The Monetary Matters Network

Oil Shock Has Not Yet Fully Priced In To Markets, Argues Bob Elliott of Unlimited Funds

PublishedMar 19, 2026
Duration43:21
Oil Shock Has Not Yet Fully Priced In To Markets, Argues Bob Elliott of Unlimited Funds
Full video on YouTube
Most Important Insight
Financial markets are fundamentally mispricing the dual threat of the current oil shock, which will simultaneously suppress real economic growth and keep inflation significantly above the Federal Reserve's targets, leading to a regime where both stocks and bonds underperform as yields rise.
Most Original Insight
The Federal Reserve's 2026 inflation target of 2.7% is described as 'wildly unrealistic' because the structural impact of Brent crude exceeding $110 and Oman crude hitting $150 creates a persistent inflation floor of 3.0% to 3.5% that prevents near-term rate cuts.
Key Points
  • Brent crude prices surpassing $110 and Oman crude reaching $150 are creating a massive drain on global consumer spending power that has not been fully reflected in growth forecasts.

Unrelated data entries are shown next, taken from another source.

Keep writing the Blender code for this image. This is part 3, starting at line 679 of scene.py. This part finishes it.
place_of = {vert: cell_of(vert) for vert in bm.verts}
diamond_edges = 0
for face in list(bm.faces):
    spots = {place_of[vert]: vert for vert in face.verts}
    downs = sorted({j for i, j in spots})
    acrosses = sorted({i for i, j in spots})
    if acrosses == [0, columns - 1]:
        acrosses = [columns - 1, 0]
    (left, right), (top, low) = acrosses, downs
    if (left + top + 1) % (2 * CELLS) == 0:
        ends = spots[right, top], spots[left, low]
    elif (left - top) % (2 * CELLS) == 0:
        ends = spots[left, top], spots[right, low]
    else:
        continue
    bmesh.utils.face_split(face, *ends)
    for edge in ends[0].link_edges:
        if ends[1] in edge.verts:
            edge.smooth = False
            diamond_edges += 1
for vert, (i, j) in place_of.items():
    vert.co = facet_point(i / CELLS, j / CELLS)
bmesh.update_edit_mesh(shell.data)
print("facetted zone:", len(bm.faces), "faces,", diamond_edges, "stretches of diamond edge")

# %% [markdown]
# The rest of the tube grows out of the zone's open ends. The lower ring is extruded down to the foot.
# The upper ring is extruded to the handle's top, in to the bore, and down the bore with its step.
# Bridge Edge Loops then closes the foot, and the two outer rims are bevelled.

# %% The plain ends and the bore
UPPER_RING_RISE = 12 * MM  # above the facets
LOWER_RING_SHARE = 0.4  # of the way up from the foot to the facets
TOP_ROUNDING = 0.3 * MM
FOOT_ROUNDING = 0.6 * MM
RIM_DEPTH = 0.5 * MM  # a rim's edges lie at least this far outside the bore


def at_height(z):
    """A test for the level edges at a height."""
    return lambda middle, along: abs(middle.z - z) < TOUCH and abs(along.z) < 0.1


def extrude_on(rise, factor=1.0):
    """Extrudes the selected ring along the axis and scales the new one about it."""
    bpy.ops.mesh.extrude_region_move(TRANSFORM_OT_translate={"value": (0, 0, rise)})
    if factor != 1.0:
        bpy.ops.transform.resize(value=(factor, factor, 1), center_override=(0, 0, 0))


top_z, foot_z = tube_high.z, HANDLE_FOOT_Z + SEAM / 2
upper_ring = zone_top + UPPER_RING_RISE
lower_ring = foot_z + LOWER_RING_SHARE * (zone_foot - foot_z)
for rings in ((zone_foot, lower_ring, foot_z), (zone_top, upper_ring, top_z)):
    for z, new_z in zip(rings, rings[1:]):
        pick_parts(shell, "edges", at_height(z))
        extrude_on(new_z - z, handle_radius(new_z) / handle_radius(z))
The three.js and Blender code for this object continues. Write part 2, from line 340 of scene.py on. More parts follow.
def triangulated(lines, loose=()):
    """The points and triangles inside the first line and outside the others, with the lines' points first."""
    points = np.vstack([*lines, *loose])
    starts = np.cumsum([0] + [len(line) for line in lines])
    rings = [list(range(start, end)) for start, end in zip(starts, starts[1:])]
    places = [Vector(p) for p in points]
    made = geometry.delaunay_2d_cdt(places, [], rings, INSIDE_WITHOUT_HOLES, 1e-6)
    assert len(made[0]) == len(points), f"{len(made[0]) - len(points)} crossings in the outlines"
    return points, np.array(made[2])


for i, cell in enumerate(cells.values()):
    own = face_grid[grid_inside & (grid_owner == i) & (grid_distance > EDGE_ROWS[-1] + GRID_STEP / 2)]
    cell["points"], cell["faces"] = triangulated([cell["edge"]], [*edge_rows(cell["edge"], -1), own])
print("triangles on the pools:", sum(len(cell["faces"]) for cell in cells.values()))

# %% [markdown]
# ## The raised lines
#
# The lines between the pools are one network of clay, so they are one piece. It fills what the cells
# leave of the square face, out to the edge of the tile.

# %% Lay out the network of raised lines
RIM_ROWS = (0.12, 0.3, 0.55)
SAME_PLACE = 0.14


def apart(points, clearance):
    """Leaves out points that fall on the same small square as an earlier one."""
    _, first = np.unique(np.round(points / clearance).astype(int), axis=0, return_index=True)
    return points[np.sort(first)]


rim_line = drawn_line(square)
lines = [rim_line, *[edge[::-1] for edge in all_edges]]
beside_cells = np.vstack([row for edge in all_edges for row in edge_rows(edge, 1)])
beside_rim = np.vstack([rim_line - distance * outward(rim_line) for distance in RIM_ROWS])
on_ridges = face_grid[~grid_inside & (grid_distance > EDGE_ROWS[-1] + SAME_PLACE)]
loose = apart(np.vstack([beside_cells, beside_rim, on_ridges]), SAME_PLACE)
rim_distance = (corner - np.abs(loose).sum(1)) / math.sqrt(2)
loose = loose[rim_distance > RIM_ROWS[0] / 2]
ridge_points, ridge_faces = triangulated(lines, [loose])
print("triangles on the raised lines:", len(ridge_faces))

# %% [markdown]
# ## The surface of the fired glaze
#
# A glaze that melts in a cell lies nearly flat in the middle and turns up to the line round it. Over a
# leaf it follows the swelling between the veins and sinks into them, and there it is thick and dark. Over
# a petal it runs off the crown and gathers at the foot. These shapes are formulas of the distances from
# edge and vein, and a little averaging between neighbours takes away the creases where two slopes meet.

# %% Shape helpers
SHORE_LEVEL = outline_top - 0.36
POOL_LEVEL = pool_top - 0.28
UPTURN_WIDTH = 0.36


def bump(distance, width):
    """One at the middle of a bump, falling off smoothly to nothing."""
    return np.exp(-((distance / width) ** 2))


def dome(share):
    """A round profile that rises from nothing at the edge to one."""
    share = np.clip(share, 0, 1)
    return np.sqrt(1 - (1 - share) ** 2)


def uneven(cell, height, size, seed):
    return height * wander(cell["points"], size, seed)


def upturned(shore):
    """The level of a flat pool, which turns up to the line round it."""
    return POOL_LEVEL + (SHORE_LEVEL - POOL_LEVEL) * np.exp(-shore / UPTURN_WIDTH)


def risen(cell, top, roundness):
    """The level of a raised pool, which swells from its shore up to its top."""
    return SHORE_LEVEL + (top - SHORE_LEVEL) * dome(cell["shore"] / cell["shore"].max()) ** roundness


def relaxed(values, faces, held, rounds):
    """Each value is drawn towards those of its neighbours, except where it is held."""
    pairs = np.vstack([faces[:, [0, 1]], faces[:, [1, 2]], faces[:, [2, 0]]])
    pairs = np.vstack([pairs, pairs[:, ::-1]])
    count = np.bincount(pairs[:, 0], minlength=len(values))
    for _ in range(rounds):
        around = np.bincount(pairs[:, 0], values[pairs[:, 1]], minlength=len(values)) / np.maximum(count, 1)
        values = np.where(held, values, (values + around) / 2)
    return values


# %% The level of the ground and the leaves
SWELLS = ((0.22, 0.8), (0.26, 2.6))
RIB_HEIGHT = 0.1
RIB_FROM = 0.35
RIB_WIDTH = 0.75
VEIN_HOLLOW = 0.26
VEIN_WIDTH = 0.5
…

  • The current 2026 oil shock is distinct from the 2022 shock because it hits an economy with already sticky inflation and less fiscal room for maneuver.
  • Equity markets are currently mispricing the risk of margin compression and demand destruction resulting from sustained triple-digit energy prices.
  • Fixed income markets are incorrectly positioned for rate cuts that the Federal Reserve will be unable to execute while inflation remains stuck above 3%.
  • The divergence between Brent and Oman crude prices highlights severe regional supply disruptions, likely linked to conflict-driven logistics failures in the Middle East.
  • Credit markets are entering a period of heightened stress as the combination of high energy input costs and 'higher-for-longer' interest rates pressures corporate liquidity.
  • The Federal Reserve's projection of reaching a 2.7% inflation target by the end of 2026 is dismissed as a mathematical impossibility under current commodity price trajectories.
Investment Implications
Asset / Sector / Instrument Action Source Notes
Brent Crude Oil BUY implicit The narrative of a sustained 'oil shock' and supply disruptions suggests continued upward pressure or support for high prices.
Commodities BUY implicit The broader commodity complex is positioned as a beneficiary of the inflationary supply-side disruptions discussed.
US Treasuries SELL explicit Elliott argues that yields must rise further to account for persistent inflation, making current bond prices unattractive.
Global Equities SELL explicit Stocks are viewed as mispricing the negative impact of the oil shock on both corporate earnings and the discount rate.
Corporate Credit SELL implicit Rising yields and slowing growth create a toxic environment for credit spreads and refinancing.
Hang on a sec…
  • The claim that Oman crude at $150 versus Brent at $110 is a sustainable market signal is questionable; such a massive $40 spread usually indicates a temporary localized physical squeeze rather than a broad global macro trend.
  • Elliott's dismissal of the Fed's 2.7% inflation target as 'wildly unrealistic' ignores the possibility that the oil shock itself could trigger a severe enough recession to collapse aggregate demand and force inflation down rapidly.
  • The assertion that both stocks and bonds will struggle simultaneously assumes that the correlation between the two remains positive, which may fail if the 'growth' component of the shock eventually outweighs the 'inflation' component, leading to a traditional flight-to-quality in bonds.